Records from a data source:
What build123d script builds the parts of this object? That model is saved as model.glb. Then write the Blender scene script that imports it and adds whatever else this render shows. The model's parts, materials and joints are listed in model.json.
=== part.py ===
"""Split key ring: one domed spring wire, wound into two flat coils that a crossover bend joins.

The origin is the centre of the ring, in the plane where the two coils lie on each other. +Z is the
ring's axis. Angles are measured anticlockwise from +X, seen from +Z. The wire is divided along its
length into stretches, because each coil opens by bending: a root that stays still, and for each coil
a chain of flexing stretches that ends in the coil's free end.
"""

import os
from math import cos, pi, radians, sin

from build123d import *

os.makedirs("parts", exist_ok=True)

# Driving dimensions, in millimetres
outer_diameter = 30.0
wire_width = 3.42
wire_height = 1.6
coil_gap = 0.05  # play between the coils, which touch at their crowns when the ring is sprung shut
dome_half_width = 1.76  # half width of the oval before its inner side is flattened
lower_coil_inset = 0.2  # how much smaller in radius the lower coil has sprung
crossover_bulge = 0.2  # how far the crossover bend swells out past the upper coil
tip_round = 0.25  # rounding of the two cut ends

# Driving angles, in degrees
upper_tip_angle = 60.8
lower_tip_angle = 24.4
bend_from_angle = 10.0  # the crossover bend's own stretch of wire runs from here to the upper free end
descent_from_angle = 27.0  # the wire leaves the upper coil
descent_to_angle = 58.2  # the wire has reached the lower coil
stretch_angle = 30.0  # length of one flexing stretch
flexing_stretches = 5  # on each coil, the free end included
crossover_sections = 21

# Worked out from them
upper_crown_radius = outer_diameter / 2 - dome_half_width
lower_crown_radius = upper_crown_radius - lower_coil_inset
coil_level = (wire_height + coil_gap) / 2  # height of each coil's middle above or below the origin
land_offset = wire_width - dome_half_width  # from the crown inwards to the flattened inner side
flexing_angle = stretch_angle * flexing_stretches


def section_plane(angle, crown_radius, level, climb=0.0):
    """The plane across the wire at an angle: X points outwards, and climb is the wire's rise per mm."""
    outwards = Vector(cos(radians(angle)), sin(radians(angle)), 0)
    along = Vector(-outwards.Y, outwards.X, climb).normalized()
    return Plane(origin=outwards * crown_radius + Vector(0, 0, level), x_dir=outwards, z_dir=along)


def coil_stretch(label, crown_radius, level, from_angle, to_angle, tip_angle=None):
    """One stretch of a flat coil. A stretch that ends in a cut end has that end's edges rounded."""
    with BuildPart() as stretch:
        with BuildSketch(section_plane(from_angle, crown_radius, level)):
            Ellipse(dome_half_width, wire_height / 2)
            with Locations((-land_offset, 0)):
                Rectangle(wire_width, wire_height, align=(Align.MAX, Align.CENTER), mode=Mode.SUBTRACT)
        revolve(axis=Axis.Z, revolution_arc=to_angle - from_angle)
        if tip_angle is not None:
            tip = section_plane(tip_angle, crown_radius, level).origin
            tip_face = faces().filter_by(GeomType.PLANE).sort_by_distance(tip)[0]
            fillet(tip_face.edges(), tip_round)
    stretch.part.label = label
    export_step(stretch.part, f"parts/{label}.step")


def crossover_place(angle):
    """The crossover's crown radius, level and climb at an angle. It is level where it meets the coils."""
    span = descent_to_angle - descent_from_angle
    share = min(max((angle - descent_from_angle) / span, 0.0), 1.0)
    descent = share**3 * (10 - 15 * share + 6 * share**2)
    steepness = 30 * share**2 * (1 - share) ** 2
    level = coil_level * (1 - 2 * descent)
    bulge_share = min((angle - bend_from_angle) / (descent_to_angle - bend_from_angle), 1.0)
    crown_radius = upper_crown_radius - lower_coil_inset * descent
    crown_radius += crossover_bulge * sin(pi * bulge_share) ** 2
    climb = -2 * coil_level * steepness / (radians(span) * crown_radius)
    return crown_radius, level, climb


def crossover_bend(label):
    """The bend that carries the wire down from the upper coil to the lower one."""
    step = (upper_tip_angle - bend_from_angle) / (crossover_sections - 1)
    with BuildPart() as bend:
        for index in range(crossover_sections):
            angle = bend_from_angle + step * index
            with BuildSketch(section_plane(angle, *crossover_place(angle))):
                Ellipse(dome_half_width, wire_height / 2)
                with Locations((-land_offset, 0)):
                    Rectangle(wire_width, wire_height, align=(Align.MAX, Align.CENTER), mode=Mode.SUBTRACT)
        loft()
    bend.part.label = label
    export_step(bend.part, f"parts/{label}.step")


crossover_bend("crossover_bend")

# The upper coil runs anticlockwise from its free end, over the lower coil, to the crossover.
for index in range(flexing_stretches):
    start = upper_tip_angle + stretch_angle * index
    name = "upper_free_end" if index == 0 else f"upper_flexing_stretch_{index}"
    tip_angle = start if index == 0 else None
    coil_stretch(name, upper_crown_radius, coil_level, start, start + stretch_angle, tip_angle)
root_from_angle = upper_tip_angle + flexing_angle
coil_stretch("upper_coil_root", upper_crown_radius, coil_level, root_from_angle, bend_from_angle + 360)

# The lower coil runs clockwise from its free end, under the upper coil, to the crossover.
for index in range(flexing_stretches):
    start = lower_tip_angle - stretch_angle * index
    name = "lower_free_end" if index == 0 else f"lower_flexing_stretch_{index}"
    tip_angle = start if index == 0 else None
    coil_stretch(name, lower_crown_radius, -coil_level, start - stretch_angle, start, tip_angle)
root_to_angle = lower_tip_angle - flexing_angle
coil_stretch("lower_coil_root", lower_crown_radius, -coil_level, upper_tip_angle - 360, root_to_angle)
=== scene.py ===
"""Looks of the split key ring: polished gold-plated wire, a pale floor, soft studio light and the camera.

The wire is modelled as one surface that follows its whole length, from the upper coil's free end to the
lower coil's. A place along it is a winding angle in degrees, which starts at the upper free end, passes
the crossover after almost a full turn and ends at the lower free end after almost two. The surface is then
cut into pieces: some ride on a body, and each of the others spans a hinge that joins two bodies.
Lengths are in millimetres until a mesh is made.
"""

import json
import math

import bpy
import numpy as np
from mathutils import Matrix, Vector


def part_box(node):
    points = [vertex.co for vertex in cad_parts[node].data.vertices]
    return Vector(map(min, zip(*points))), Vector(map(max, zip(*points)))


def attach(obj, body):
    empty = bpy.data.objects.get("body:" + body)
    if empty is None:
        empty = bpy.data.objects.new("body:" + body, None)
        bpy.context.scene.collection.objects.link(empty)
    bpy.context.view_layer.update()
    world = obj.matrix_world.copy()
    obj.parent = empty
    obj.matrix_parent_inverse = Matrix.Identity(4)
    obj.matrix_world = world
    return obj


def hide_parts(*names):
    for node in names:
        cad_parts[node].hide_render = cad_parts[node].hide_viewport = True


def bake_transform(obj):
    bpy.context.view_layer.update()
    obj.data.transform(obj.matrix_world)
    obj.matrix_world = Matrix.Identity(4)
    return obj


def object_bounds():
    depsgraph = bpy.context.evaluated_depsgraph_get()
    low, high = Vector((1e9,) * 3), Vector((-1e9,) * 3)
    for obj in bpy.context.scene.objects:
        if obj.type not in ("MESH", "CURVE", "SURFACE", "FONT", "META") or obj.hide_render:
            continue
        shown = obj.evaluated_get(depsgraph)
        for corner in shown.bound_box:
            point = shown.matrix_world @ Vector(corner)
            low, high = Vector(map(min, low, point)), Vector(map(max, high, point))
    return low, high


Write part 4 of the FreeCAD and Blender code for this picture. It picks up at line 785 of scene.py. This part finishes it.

Short exercise = Using the data above, repeat exactly the lines that begin at the line with "# The lower" and end at the line with "zip(*points))), Vector(map(max, zip(*points)))", both ends included.

Response to this task =
# The lower coil runs clockwise from its free end, under the upper coil, to the crossover.
for index in range(flexing_stretches):
    start = lower_tip_angle - stretch_angle * index
    name = "lower_free_end" if index == 0 else f"lower_flexing_stretch_{index}"
    tip_angle = start if index == 0 else None
    coil_stretch(name, lower_crown_radius, -coil_level, start - stretch_angle, start, tip_angle)
root_to_angle = lower_tip_angle - flexing_angle
coil_stretch("lower_coil_root", lower_crown_radius, -coil_level, upper_tip_angle - 360, root_to_angle)
=== scene.py ===
"""Looks of the split key ring: polished gold-plated wire, a pale floor, soft studio light and the camera.

The wire is modelled as one surface that follows its whole length, from the upper coil's free end to the
lower coil's. A place along it is a winding angle in degrees, which starts at the upper free end, passes
the crossover after almost a full turn and ends at the lower free end after almost two. The surface is then
cut into pieces: some ride on a body, and each of the others spans a hinge that joins two bodies.
Lengths are in millimetres until a mesh is made.
"""

import json
import math

import bpy
import numpy as np
from mathutils import Matrix, Vector


def part_box(node):
    points = [vertex.co for vertex in cad_parts[node].data.vertices]
    return Vector(map(min, zip(*points))), Vector(map(max, zip(*points)))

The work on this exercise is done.